7c/word Translation Services!

Have you seen offers on the web promising delivering within the day (or even the hour!) the best quality translation at 7c per word? If you haven’t it is not hard to find half a dozen of them online.

These sites claim immediate access to thousands of translators and hundreds of languages at a fraction of the cost that professional translators usually charge other professional translation service providers. For the experienced person that has performed translation services, this is simply an oxymoron. There are hundreds of reasons that we deal with on a daily basis that can disprove their claims. For simplicity sake, here are three of them.

Quality is best achieved by having the best fit translator work on the translation project and then by having another pair of trained eyes look over the translation and make necessary edits. When translations are rushed to the first available and lowest bid offer and when the review is short-circuited, how can quality be maintained? It is like depending on any person in your company who’s available to write your urgent marketing copy and then releasing it to print right after he or she is done writing it!

Translation services also often depend on a two-way communication channel between the translation team members and the translation consumer. Queries about the source and the correct terminology to be used have to be answered before the final product is delivered. This requires diligence and time. Not providing the time or the access to the people in question is like asking your PR agency to come up with a new brand for your company without access to your marketing group or clients.

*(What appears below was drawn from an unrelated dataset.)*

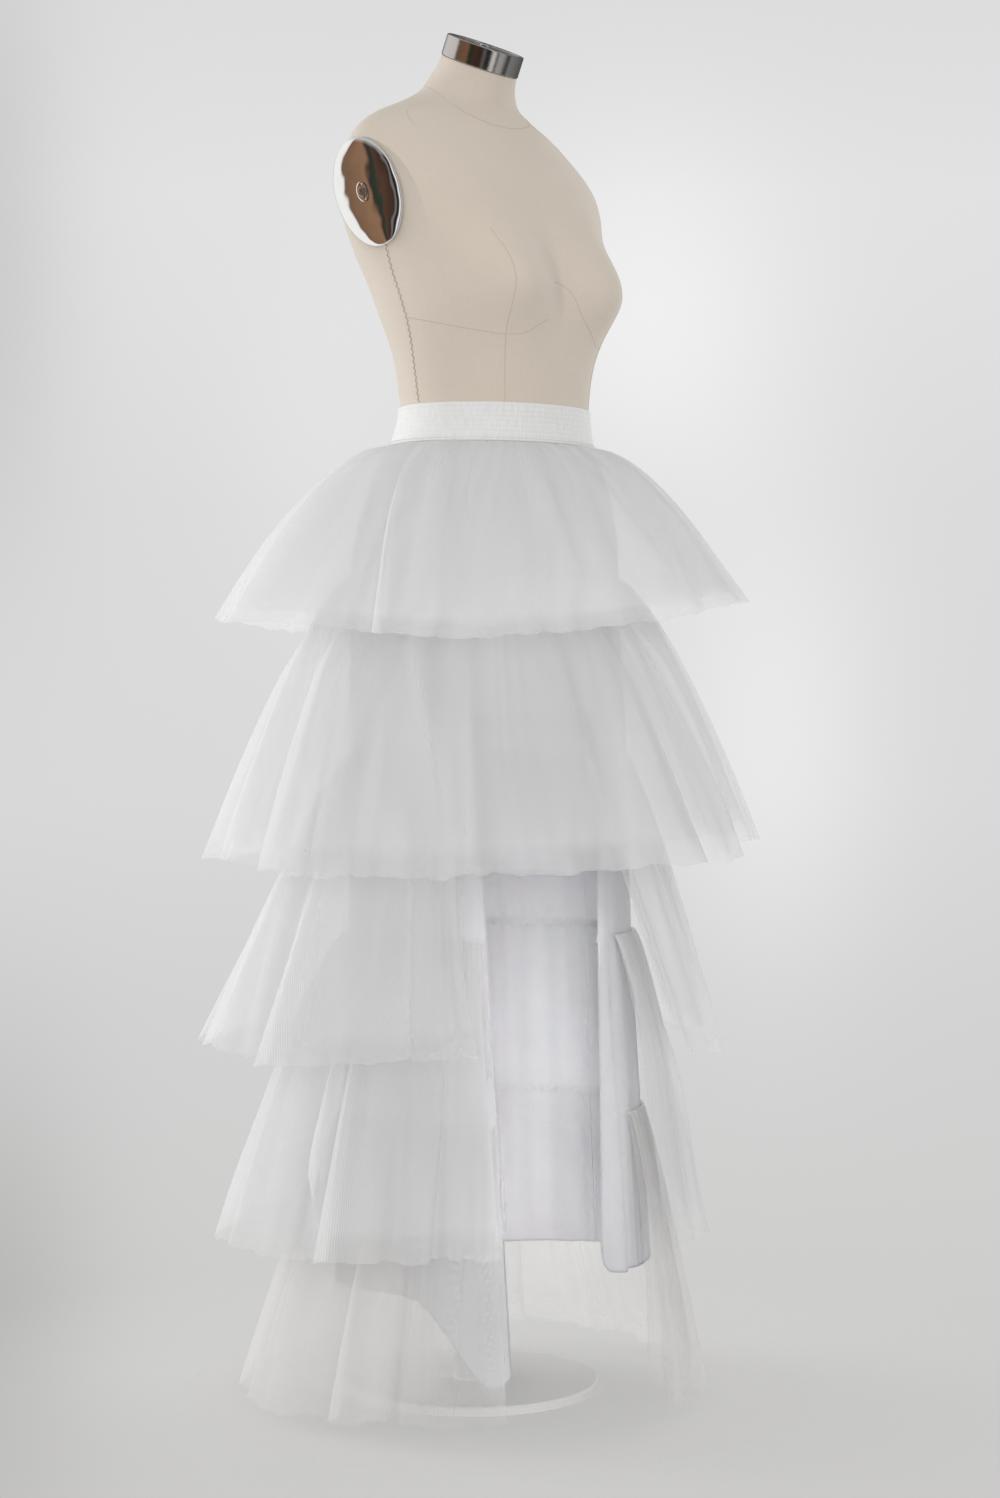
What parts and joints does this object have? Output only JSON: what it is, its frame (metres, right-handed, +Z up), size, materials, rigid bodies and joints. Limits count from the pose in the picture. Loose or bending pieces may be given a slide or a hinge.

Once translations are completed correctly, they become live assets that should be maintained and reused on future translation services. Don’t you want your translation quality to be consistent throughout all your translated text? Don’t you expect continuity in the translation style and terminology? Wouldn’t you like to get credit for already translated and paid for text? Translation management systems exist today to deal with these requirements, but they come at a cost that can be justified with better quality translations, reduced liability exposure and lower long term translation costs.

It is no surprise that one disgruntled user of these translation services wrote, “it is BAIT & SWITCH with translators who speak very little English and provide verbatim Google machine translations with no quality control”. What do you expect for 7c/word?!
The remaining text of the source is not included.